WHO WERE THE "BEN ISHMAEL TRIBE"?

The only source on the "Ben Ishmael Tribe" per se is an essay by Hugo Prosper Leaming, "The Ben Ishmael Tribe: Fugitive Nation of the Old Northwest," originally published in 1977. It came to wider attention in more recent years when it was reprinted in the excellent anthology Gone to Croatan: Origins of North American Dropout Culture (Autonomedia/AK Press, 1993), edited by Ron Sakolsky and James Koehnline.

What follows is a summary of Hugo Leaming's essay, and all passages in quotes are excerpted directly from it.


"The Tribe of Ishmael, or Ishmaelites, was a tightly knit nomadic community of African, Native American, and 'poor white' descent, estimated to number about 10,000. Fugitives of the South, they arrived in the central part of the Old Northwest at the beginning of the nineteenth century, preceding the other pioneers. After a century of fierce culture conflict with the majority society, the tribe was forcibly dispersed. Camp sites became nuclei of present-day black communities, and Ishmaelites of the diaspora participated in the rise of black nationalism, perhaps even contributing memories of African Islam to the new Black Muslim movements."

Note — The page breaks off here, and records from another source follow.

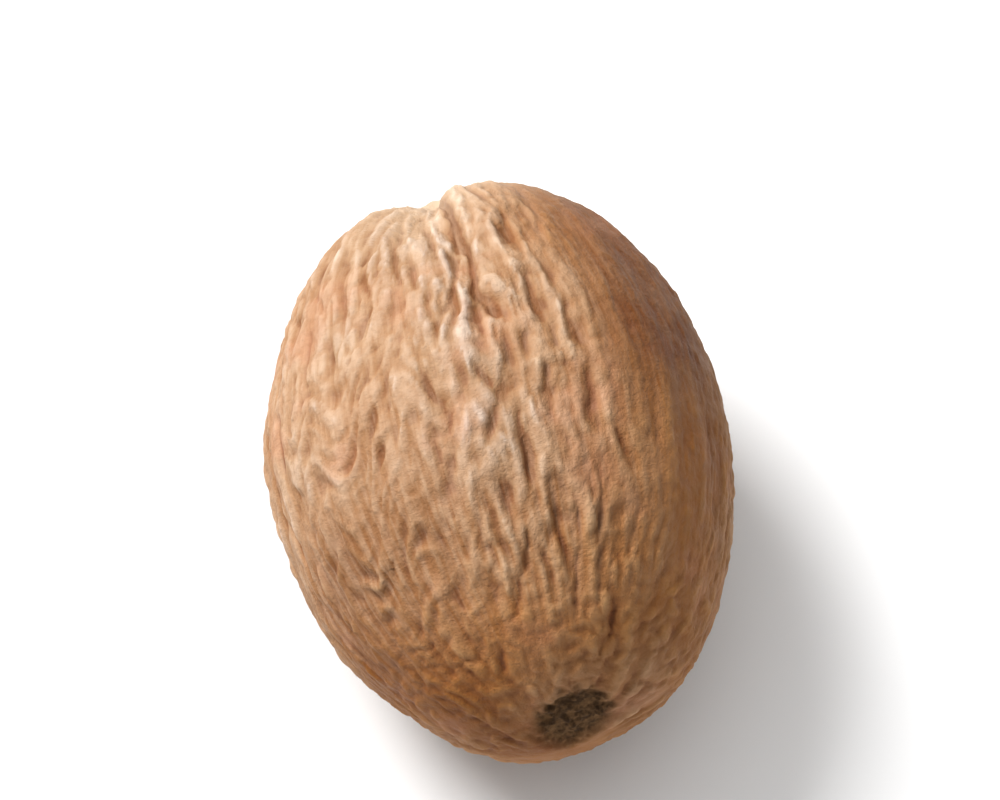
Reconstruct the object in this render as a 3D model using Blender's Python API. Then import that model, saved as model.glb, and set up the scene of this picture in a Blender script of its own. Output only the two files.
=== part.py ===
"""A whole nutmeg, the dried kernel of the seed, lying on its side.

Units are metres and +Z is up. The long axis runs along Y: the seed scar (hilum) is at
the +Y end and the dark chalaza at the -Y end. The origin is on the floor, under the
middle of the seed. A place on the skin is given as (along, angle): how far it lies along
Y from the middle, in millimetres, and its angle round the seed, in degrees, where 0 is
the top, 90 is +X and 180 is the underside. Every furrow but the raphe is laid by rule.
"""

import math
import random
from collections import namedtuple

import bmesh
import bpy
from mathutils import Vector, noise

MM = 0.001

# Driving dimensions of the kernel.
LENGTH = 26.6 * MM
WIDTH = 20.4 * MM
HEIGHT = 19.8 * MM
EGG = 0.025  # share by which the hilum end is fuller than the middle
REST_DEPTH = 0.2 * MM  # how much of the underside is level where the seed rests
SKIN_GRID = 28  # faces along each side of the cube that is blown up into the seed

# Low swellings and flats left by uneven drying.
SWELLING = 0.32 * MM
SWELLINGS_ACROSS = 1.7

# The chalaza is a sunken plug beside the tip, and the hilum a low round scar.
CHALAZA_ANGLE = 10
CHALAZA_OFF_AXIS = 2.1 * MM
CHALAZA_RADIUS = 1.7 * MM
CHALAZA_DEPTH = 0.35 * MM
CHALAZA_EDGE = (0.4, 1.15)  # where its slope ends and begins, as shares of its radius
HILUM_RADIUS = 1.6 * MM
HILUM_HEIGHT = 0.25 * MM
HILUM_EDGE = (0.5, 1.3)

# The hilum end is blunt: it falls short of the egg by this much, most of all close to the tip.
BLUNTNESS = 0.5 * MM
BLUNT_EDGE = (1.8 * MM, 6.0 * MM)

# A furrow runs from the hilum end towards the chalaza end, and fades out at both. Half
# width and depth are in millimetres.
Furrow = namedtuple("Furrow", "route half_width depth")
FURROW_FADE = 1.8
FURROWED_GIRTH = (0.8, 3.2)  # the furrows begin this far off the tips, in millimetres
FURROWED_DEPTH = (0.88, 0.97)  # and end this far down, as a share of the half height

# The raphe is the main groove. It starts beyond the tip, so that it is still deep where it
# runs over the rim of the blunt end. The lobe on its -X side stands lower there.
RAPHE = Furrow(((15.0, -7), (2.0, 2)), 0.70, 0.80)
LOBE_DROP = 0.70 * MM
LOBE_STEP = (-1, 5)  # degrees past the raphe in which the skin steps down to it
LOBE_WIDTH = 42  # degrees from the raphe to where the skin is full again
LOBE_ALONG = (4, 10.5)

# The other furrows lie in rows along the seed, all round it.
ROW_STEP = 12  # degrees from one row to the next
ROW_SEED = 7
ROW_START = (9.0, 11.5)
ROW_END = -9.0
ROW_LENGTHS = (4.0, 9.0)
ROW_GAPS = (0.85, 1.25)  # from one start to the next, as a share of the furrow's length
ROW_DEPTHS = (0.14, 0.30)
ROW_HALF_WIDTH = 0.60
ROW_WANDER = 5  # degrees
RAPHE_SIDE = 38  # degrees on each side of the top where the furrows are deeper
RAPHE_SIDE_DEEPER = 1.0


def smoothstep(low, high, value):
    """0 below low, 1 above high and a smooth rise between them."""
    share = min(1.0, max(0.0, (value - low) / (high - low)))
    return share * share * (3 - 2 * share)


def turn_between(angle, other):
    """How many degrees the first angle lies past the other, from -180 to 180."""
    return (angle - other + 180) % 360 - 180


def near_angle(angle, middle, spread):
    """1 at the middle angle, fading to nothing on both sides of it."""
    return math.exp(-((turn_between(angle, middle) / spread) ** 2))


def rows_of_furrows():
    """Furrows in rows along the seed, all round it, and deepest beside the raphe."""
    chance = random.Random(ROW_SEED)
    found = []
    for angle in range(-180, 180, ROW_STEP):
        deeper = 1 + RAPHE_SIDE_DEEPER * near_angle(angle, 0, RAPHE_SIDE)
        along = chance.uniform(*ROW_START)
        while along > ROW_END:
            length = chance.uniform(*ROW_LENGTHS)
            start = angle + chance.uniform(-ROW_WANDER, ROW_WANDER)
            route = (
                (along, start),
                (along - length / 2, start + chance.uniform(-ROW_WANDER, ROW_WANDER)),
                (along - length, start + chance.uniform(-ROW_WANDER, ROW_WANDER)),
            )
            found.append(Furrow(route, ROW_HALF_WIDTH, chance.uniform(*ROW_DEPTHS) * deeper))
            along -= length * chance.uniform(*ROW_GAPS)
    return found


def angle_on(route, along):
    """The furrow's angle where it passes that far along the seed."""
    for (near, near_end), (far, far_end) in zip(route, route[1:]):
        if along >= far:
            share = smoothstep(0, 1, (near - along) / (near - far))
            return near_end + (far_end - near_end) * share
    return route[-1][1]


def furrow_depth(furrow, along, angle, girth):
    """How deep the furrow cuts there. Girth is the skin's distance from the long axis, in millimetres."""
    first, last = furrow.route[0][0], furrow.route[-1][0]
    if not last < along < first:
        return 0.0
    turn = turn_between(angle, angle_on(furrow.route, along))
    across = math.radians(turn) * girth / furrow.half_width
    fade = smoothstep(0, FURROW_FADE, first - along) * smoothstep(0, FURROW_FADE, along - last)
    return furrow.depth * fade * math.exp(-across * across)


def lobe_drop(along, angle):
    """How much lower the lobe on the -X side of the raphe stands there, in metres."""
    past_raphe = -turn_between(angle, angle_on(RAPHE.route, along))
    across = smoothstep(*LOBE_STEP, past_raphe) * (1 - smoothstep(LOBE_STEP[1], LOBE_WIDTH, past_raphe))
    return LOBE_DROP * across * smoothstep(*LOBE_ALONG, along)


def plain_skin(direction):
    """The smooth egg on which everything else is laid, in metres from the seed's middle."""
    fullness = 1 + EGG * direction.y
    return Vector(
        (
            direction.x * WIDTH / 2 * fullness,
            direction.y * LENGTH / 2,
            direction.z * HEIGHT / 2 * fullness,
        )
    )


def outward(direction):
    """The egg's normal there."""
    return Vector((direction.x / WIDTH, direction.y / LENGTH, direction.z / HEIGHT)).normalized()


def tip_relief(place):
    """The sunken chalaza at the -Y end, and at the +Y end the low hilum on its blunt tip, in metres."""
    turn = math.radians(CHALAZA_ANGLE)
    chalaza = Vector((math.sin(turn), math.cos(turn))) * CHALAZA_OFF_AXIS
    if place.y < 0:
        away = (Vector((place.x, place.z)) - chalaza).length
        return -CHALAZA_DEPTH * (1 - smoothstep(*CHALAZA_EDGE, away / CHALAZA_RADIUS))
    away = math.hypot(place.x, place.z)
    hilum = HILUM_HEIGHT * (1 - smoothstep(*HILUM_EDGE, away / HILUM_RADIUS))
    return hilum - BLUNTNESS * (1 - smoothstep(*BLUNT_EDGE, away))


def skin_point(direction, furrows):
    """The finished skin in that direction from the middle of the seed."""
    place = plain_skin(direction)
    along = place.y / MM
    angle = math.degrees(math.atan2(place.x, place.z))
    girth = math.hypot(place.x, place.z) / MM
    deepest = max(furrow_depth(furrow, along, angle, girth) for furrow in furrows)
    off_tips = smoothstep(*FURROWED_GIRTH, girth)
    off_rest = 1 - smoothstep(*FURROWED_DEPTH, -direction.z)
    sunken = deepest * MM * off_rest + lobe_drop(along, angle)
    swelling = SWELLING * noise.noise(direction * SWELLINGS_ACROSS)
    relief = swelling + tip_relief(place) - sunken * off_tips
    return place + outward(direction) * relief


def evenly_spread(corner):
    """A point of the cube, moved so that the grid comes out even on the sphere."""
    return Vector(math.tan(value * math.pi / 4) for value in corner).normalized()


def level_resting_spot(grid):
    """Cuts the lowest sliver off the skin and closes the cut with one flat face."""
    level = min(vert.co.z for vert in grid.verts) + REST_DEPTH
    cut = bmesh.ops.bisect_plane(
        grid,
        geom=grid.verts[:] + grid.edges[:] + grid.faces[:],
        dist=0.01 * MM,
        plane_co=(0, 0, level),
        plane_no=(0, 0, 1),
        clear_inner=True,
    )
    rim = [item for item in cut["geom_cut"] if isinstance(item, bmesh.types.BMEdge)]
    for edge in rim:
        for vert in edge.verts:
            vert.co.z = level
    bmesh.ops.contextual_create(grid, geom=rim)


def stand_on_origin(grid):
    """Puts the origin on the floor, under the middle of the seed's box."""
    middle = Vector(
        (
            (min(vert.co.x for vert in grid.verts) + max(vert.co.x for vert in grid.verts)) / 2,
            (min(vert.co.y for vert in grid.verts) + max(vert.co.y for vert in grid.verts)) / 2,
            min(vert.co.z for vert in grid.verts),
        )
    )
    bmesh.ops.translate(grid, verts=grid.verts, vec=-middle)


def skin_material():
    """Dry tan-brown skin with a faint waxy sheen."""
    material = bpy.data.materials.new("nutmeg_skin")
    material.use_nodes = True
    surface = material.node_tree.nodes["Principled BSDF"]
    surface.inputs["Base Color"].default_value = (0.44, 0.25, 0.135, 1)
    surface.inputs["Roughness"].default_value = 0.6
    surface.inputs["Metallic"].default_value = 0.0
    return material


def build_nutmeg(collection):
    """The whole seed as one solid: a gridded cube blown up into the furrowed egg."""
    furrows = [RAPHE, *rows_of_furrows()]
    grid = bmesh.new()
    bmesh.ops.create_cube(grid, size=2)
    bmesh.ops.subdivide_edges(grid, edges=grid.edges[:], cuts=SKIN_GRID - 1, use_grid_fill=True)
    for vert in grid.verts:
        vert.co = skin_point(evenly_spread(vert.co), furrows)
    level_resting_spot(grid)
    stand_on_origin(grid)
    bmesh.ops.recalc_face_normals(grid, faces=grid.faces)
    mesh = bpy.data.meshes.new("nutmeg")
    grid.to_mesh(mesh)
    grid.free()
    mesh.shade_smooth()
    mesh.materials.append(skin_material())
    collection.objects.link(bpy.data.objects.new("nutmeg", mesh))


for old in list(bpy.data.objects):
    bpy.data.objects.remove(old)
parts = bpy.data.collections.new("whole_nutmeg")
bpy.context.scene.collection.children.link(parts)
build_nutmeg(parts)
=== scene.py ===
import math
import random
from collections import namedtuple

import bmesh
import bpy
import numpy as np
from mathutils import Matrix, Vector, noise


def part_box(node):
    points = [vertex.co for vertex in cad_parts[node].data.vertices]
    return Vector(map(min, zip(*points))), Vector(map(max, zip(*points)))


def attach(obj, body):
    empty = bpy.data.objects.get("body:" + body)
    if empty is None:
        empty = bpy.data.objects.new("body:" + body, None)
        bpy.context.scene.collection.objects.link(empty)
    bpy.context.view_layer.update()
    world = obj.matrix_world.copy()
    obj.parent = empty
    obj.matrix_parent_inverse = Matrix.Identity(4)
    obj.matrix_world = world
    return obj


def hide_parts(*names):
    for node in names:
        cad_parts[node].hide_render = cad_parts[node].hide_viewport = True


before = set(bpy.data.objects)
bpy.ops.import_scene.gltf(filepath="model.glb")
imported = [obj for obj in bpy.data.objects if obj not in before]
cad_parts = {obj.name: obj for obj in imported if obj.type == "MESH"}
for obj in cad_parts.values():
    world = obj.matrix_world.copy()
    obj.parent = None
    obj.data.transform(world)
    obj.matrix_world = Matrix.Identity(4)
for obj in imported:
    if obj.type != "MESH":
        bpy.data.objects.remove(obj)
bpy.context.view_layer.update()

# The kernel: one hard oily seed in its thin dry skin. It is an egg, blunt at the hilum
# end, that has dried until its skin shrank into furrows, crests and a fine net of
# wrinkles. It is made from a gridded cube, blown up into the egg and then carved.

MM = 0.001
LOW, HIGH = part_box("nutmeg")
BLUNTNESS = 0.5 * MM
BLUNT_RADIUS = 6.0 * MM
HILUM_RADIUS = 1.6 * MM
HILUM_HEIGHT = 0.25 * MM
REST_DEPTH = 0.2 * MM
WIDTH = HIGH.x - LOW.x
LENGTH = HIGH.y - LOW.y + (BLUNTNESS - HILUM_HEIGHT) / 2
HEIGHT = HIGH.z - LOW.z + REST_DEPTH
EGG = 0.025
GIRTH = 10.0
MERIDIAN = 11.7

SKIN_GRID = 127
NOISE_SEED = 7
SWELLING = 0.32 * MM
SWELLINGS_ACROSS = 1.7

CHALAZA_ANGLE = 10
CHALAZA_OFF_AXIS = 2.1 * MM
CHALAZA_RADIUS = 1.9 * MM
CHALAZA_DEPTH = 0.35 * MM

# A furrow runs from the hilum end towards the chalaza end. Its route is (along, angle):
# millimetres along the seed from its middle, and degrees round it from the top. Half
# width and depth are in millimetres.
Furrow = namedtuple("Furrow", "route half_width depth")
FURROW_FADE = 1.4

# The raphe is the main groove. The lobe on its -X side stands lower at the blunt end.
RAPHE = Furrow(((15.0, -7), (2.0, 2)), 0.62, 0.80)
LOBE_DROP = 0.70 * MM
LOBE_WIDTH = 42

ROW_STEP = 12
ROW_SEED = 7
ROW_LENGTHS = (4.0, 9.0)
ROW_DEPTHS = (0.10, 0.24)
RAPHE_SIDE = 38
RAPHE_SIDE_DEEPER = 0.7
LEAN = math.radians(58)
CREASE_DEPTH = 0.06
CREST_STAND = 0.17


def smoothstep(low, high, value):
    """0 at low and before it, 1 at high and beyond, with a smooth rise between them."""
    share = min(1.0, max(0.0, (value - low) / (high - low)))
    return share * share * (3 - 2 * share)


def turn_between(angle, other):
    """How many degrees the first angle lies past the other, from -180 to 180."""
    return (angle - other + 180) % 360 - 180


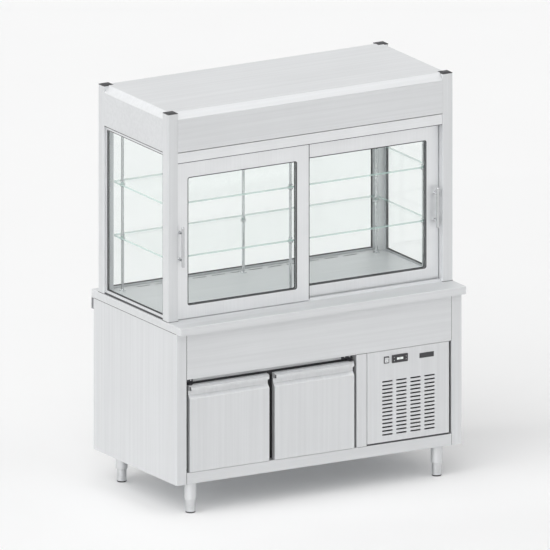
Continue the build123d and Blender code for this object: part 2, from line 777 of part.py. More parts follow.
def fixed_glass():
    """Three panes: the two sides and the customer's side at the back."""
    panes = []
    inset = CASE_HALF - PANE_INSET
    ends = (CASE_Y[0] + CASE_POST + 7, CASE_Y[1] - CASE_POST - 7)
    for side in (-1, 1):
        panes.append(block((side * inset, side * (inset - GLASS)), ends, (850, 1572)))
    back = CASE_Y[1] - PANE_INSET
    half = CASE_HALF - CASE_POST - 7
    panes.append(block((-half, half), (back - GLASS, back), (850, 1572)))
    return panes


def channel_bar(lip, foot):
    """The section of a glazing channel about its pane: (across, up) points, groove upwards."""
    gap = GLASS / 2 + 0.2
    if foot:
        base, top, seat = 8, 19, 11.5
        groove = [(-lip, top), (-gap, top), (-gap, seat), (gap, seat), (gap, top), (lip, top)]
        return outline((-7, 0), (-7, base), (-lip, base), *groove, (lip, base), (11, base), (11, 0))
    top, seat = 12, 4
    groove = [(-lip, top), (-gap, top), (-gap, seat), (gap, seat), (gap, top), (lip, top)]
    return outline((-lip, 0), *groove, (lip, 0))


def glass_channels():
    """Channels round each fixed pane: a footed sill, a head and two uprights."""
    bars = []
    sill_top, head_z = WORKTOP_TOP + 19, 1576
    middle = CASE_HALF - PANE_INSET - GLASS / 2
    ends = (CASE_Y[0] + CASE_POST + 0.5, CASE_Y[1] - CASE_POST - 0.5)
    sill, plain = channel_bar(5.2, True), channel_bar(5.2, False)
    for side in (-1, 1):
        lay = Pos(side * middle, WORKTOP_TOP) * (sill if side < 0 else mirror(sill, Plane.YZ))
        bars.append(run_y(lay, ends))
        bars.append(run_y(Pos(side * middle, head_z) * Rot(0, 0, 180) * plain, ends))
        for y, turn in ((ends[0], 0), (ends[1], 180)):
            section = Pos(side * middle, y) * Rot(0, 0, turn) * plain
            bars.append(run_z(section, (sill_top, head_z - 12)))
    back = CASE_Y[1] - PANE_INSET - GLASS / 2
    half = CASE_HALF - CASE_POST - 0.5
    bars.append(run_x(Pos(back, WORKTOP_TOP) * mirror(sill, Plane.YZ), (-half, half)))
    bars.append(run_x(Pos(back, head_z) * Rot(0, 0, 180) * plain, (-half, half)))
    for x, turn in ((-half, -90), (half, 90)):
        bars.append(run_z(Pos(x, back) * Rot(0, 0, turn) * plain, (sill_top, head_z - 12)))
    return bars


def ceiling_panel():
    """The lining above the display, turned up at its edges and notched at the back posts."""
    half, y, z = CASE_HALF - 27, (-208, 304), (1572, 1584)
    inner_y = (y[0] + SHEET, y[1] - SHEET)
    lining = block((-half, half), y, z)
    lining -= block((-half + SHEET, half - SHEET), inner_y, (z[0] + SHEET, z[1] + 1))
    notch = CASE_POST / 2 + 1
    for x, post_y in post_places():
        if post_y > 0:
            lining -= block((x - notch, x + notch), (post_y - notch, post_y + notch), (z[0] - 1, z[1] + 1))
    return lining


def lamp():
    """A slim light profile below the ceiling, with a rounded diffuser."""
    section = make_face([
        Polyline((-200, 1562), (-200, 1572), (-172, 1572), (-172, 1562)),
        ThreePointArc((-172, 1562), (-186, 1552), (-200, 1562)),
    ])
    return run_x(section, (-600, 600))


def glass_shelves():
    """Two glass shelves with holes for the uprights."""
    shelves = []
    for level in SHELF_LEVELS:
        shelf = Pos(0, 60, level) * extrude(RectangleRounded(1290, 460, 12), SHELF_GLASS)
        for x in UPRIGHT_X:
            for y in UPRIGHT_Y:
                shelf -= Pos(x, y, level) * Cylinder(6.8, 4 * SHELF_GLASS)
        shelves.append(shelf)
    return shelves


def shelf_uprights():
    """Round uprights from the deck to the ceiling, with a collar below each shelf."""
    foot, head = WORKTOP_TOP + 12, 1572
    points = [(0, foot), (14, foot), (14, foot + 4), (6, foot + 6)]
    for level in SHELF_LEVELS:
        points += [(6, level - 14), (12, level - 8), (12, level), (6, level)]
    points += [(6, head), (0, head)]
    upright = turned(*points)
    return [Pos(x, y, 0) * upright for x in UPRIGHT_X for y in UPRIGHT_Y]


def sliding_door(x, front, window):
    """A one-piece border with a rounded window, the pane in its groove, and the track groove."""
    y = (front, front + SLIDER_DEPTH)
    middle = front + SLIDER_DEPTH / 2
    border = block(x, y, SLIDER_Z)
    border = fillet(border.edges().filter_by(Axis.Z), 2)
    border -= rounded_slab(window, WINDOW_Z, (y[0] - 1, y[1] + 1), WINDOW_RADIUS)
    seat_x = (window[0] - 8, window[1] + 8)
    seat_z = (WINDOW_Z[0] - 8, WINDOW_Z[1] + 8)
    pane = block(seat_x, (middle - GLASS / 2, middle + GLASS / 2), seat_z)
    border -= pane
    border -= block((x[0] - 1, x[1] + 1), (middle - 2, middle + 2), (SLIDER_Z[0] - 1, SLIDER_Z[0] + 14))
    return border, pane


def bar_handle(x, front):
    """A round bar with rounded ends on two standoffs."""
    y = front - HANDLE_REACH
    half = HANDLE_LENGTH / 2
    bar = rod(HANDLE_RADIUS, (x, y, HANDLE_CENTRE - half), (x, y, HANDLE_CENTRE + half))
    bar = fillet(bar.edges().filter_by(GeomType.CIRCLE), 4)
    pieces = [bar]
    for z in (HANDLE_CENTRE - STANDOFF_PITCH / 2, HANDLE_CENTRE + STANDOFF_PITCH / 2):
        stem = rod(5, (x, y, z), (x, front, z)) + rod(7.5, (x, front - 3, z), (x, front, z))
        pieces.append(stem - bar)
    return pieces


save("base_pan", base_pan())
save("bottom_rail", bottom_rail())
save("side_panel_left", side_panel(-1))
save("side_panel_right", side_panel(1))
save("rear_panel", rear_panel())
save("lower_fascia", lower_fascia())
save("divider_post", divider_post())
save("worktop", worktop())
save("worktop_rail", worktop_rail())
save("leg_sleeves", *[Pos(x, y, 0) * leg_sleeve() for x, y in leg_places().values()])
for name, (leg_x, leg_y) in leg_places().items():
    save(name, Pos(leg_x, leg_y, 0) * foot())
save("door_surround", *door_surround())
save("insulated_box", *insulated_box())
left_hinge = DOOR_LEFT_X + HINGE_INSET
right_hinge = DOOR_RIGHT_X + DOOR_WIDTH - HINGE_INSET
for side, x0, hinge_x in (("left", DOOR_LEFT_X, left_hinge), ("right", DOOR_RIGHT_X, right_hinge)):
    door_skin, door_liner, door_gasket = hinged_door(x0, hinge_x)
    save(f"door_skin_{side}", door_skin)
    save(f"door_liner_{side}", door_liner)
    save(f"door_gasket_{side}", door_gasket)
save("hinge_brackets", *hinge_brackets(((left_hinge, 1), (right_hinge, -1))))
save("wire_shelves", *wire_shelves())
save("cold_box_evaporator", *cold_box_evaporator())
evaporator_wheel = fan(tip=56, hub=18, bore=2.5 + RUNNING_GAP, depth=18, blades=5)
save("evaporator_fan", on_y_axis(evaporator_wheel, EVAPORATOR_FAN[0], 193, EVAPORATOR_FAN[1]))
save("louvre_panel", louvre_panel())
save("switch_housing", switch_housing())
save("rocker_switch", rocker_switch())
save("controller_housing", controller_housing())
for name, (button_x, button_z) in button_places().items():
    save(name, button(button_x, button_z))
save("blank_plate", blank_plate())
save("condensing_tray", condensing_tray())
save("compressor", compressor())
save("condenser_coil", condenser_coil())
save("fan_shroud", fan_shroud())
condenser_wheel = fan(tip=FAN_RADIUS, hub=26, bore=3 + RUNNING_GAP, depth=26, blades=5)
save("condenser_fan", on_y_axis(condenser_wheel, FAN_CENTRE[0], -212, FAN_CENTRE[1]))
save("cable_gland", cable_gland())
save("copper_pipes", *copper_pipes())
save("corner_posts", *[Pos(x, y, 0) * case_post() for x, y in post_places()])
save("post_caps", *[Pos(x, y, 0) * post_cap() for x, y in post_places()])
save("roof_panel", roof_panel())
save("upper_fascias", *upper_fascias())
save("door_tracks", *door_tracks())
save("display_deck", display_deck())
save("fixed_glass", *fixed_glass())
save("glass_channels", *glass_channels())
save("ceiling_panel", ceiling_panel())
save("lamp", lamp())
save("glass_shelves", *glass_shelves())
save("shelf_uprights", *shelf_uprights())
for name, (span, front, window, handle_x) in slider_places().items():
    frame, pane = sliding_door(span, front, window)
    save(f"{name}_frame", frame)
    save(f"{name}_glass", pane)
    save(f"{name}_handle", *bar_handle(handle_x, front))
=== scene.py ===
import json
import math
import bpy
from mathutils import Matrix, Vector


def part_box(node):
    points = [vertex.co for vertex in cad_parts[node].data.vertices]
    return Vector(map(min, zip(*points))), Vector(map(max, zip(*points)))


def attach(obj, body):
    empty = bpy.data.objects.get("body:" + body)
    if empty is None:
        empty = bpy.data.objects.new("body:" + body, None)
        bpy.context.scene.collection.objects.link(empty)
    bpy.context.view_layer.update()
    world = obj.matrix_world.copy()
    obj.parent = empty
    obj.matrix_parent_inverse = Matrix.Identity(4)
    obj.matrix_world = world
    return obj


bl_info = {
    "name": "Refrigerated display counter",
    "version": (1, 0, 0),
    "blender": (4, 5, 0),
    "location": "3D View > Sidebar > Counter",
    "description": "Finishes and small pieces of a refrigerated display counter, built on its CAD frame",
    "category": "Object",
}

import bmesh
import bpy
from bpy.props import FloatProperty, FloatVectorProperty, PointerProperty
from mathutils import Matrix, Vector

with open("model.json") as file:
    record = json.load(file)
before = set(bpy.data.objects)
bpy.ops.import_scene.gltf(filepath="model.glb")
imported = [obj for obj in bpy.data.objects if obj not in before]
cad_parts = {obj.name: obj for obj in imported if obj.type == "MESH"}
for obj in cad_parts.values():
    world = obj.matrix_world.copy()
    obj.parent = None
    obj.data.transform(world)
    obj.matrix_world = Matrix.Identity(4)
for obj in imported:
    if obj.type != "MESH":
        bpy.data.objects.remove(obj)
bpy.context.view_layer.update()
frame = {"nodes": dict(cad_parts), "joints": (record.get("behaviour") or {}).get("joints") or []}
nodes = frame["nodes"]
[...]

Early History of the Ben Ishmael Tribe

"The first appearance of the organized tribe occurred between 1785 and 1790 in the hills, or 'Refuse land,' of Bourbon (then Noble) County, Kentucky. Those who became Ishmaelites had gathered from Tennessee, the Carolinas, Virginia, and Maryland, in a region still largely wilderness and at a time still turmoiled by the Native American wars and mass slave escapes of the American Revolution."

The first patriarch of the Ishmaelites was Ben Ishmael, who led the group along with his wife and the group's first "queen", Jennie Ishmael ("a warrioress of mighty physique"). According to Ishmaelite tradition, sometime between 1802 and 1810 Patriarch Ben Ishmael and Queen Jennie "at an advanced age...set forth into the unknown, toward the setting sun, never to be seen again by their people."

Their eldest son John became the second patriarch and, due to Kentucky's increasing settlement as a slave state, led the Ishmaelites northward across the Ohio River. Initially, they settled in an area between present-day Cincinnati and Dayton but by 1819 or so they had moved into what was still "Indian territory" and settled in the deep woods along White River in the area that became Indianapolis. The Ishmaelites enjoyed extremely friendly relations with the local Native American peoples (including the Delaware), who evidently viewed them as a kind of "defeated brother-nation."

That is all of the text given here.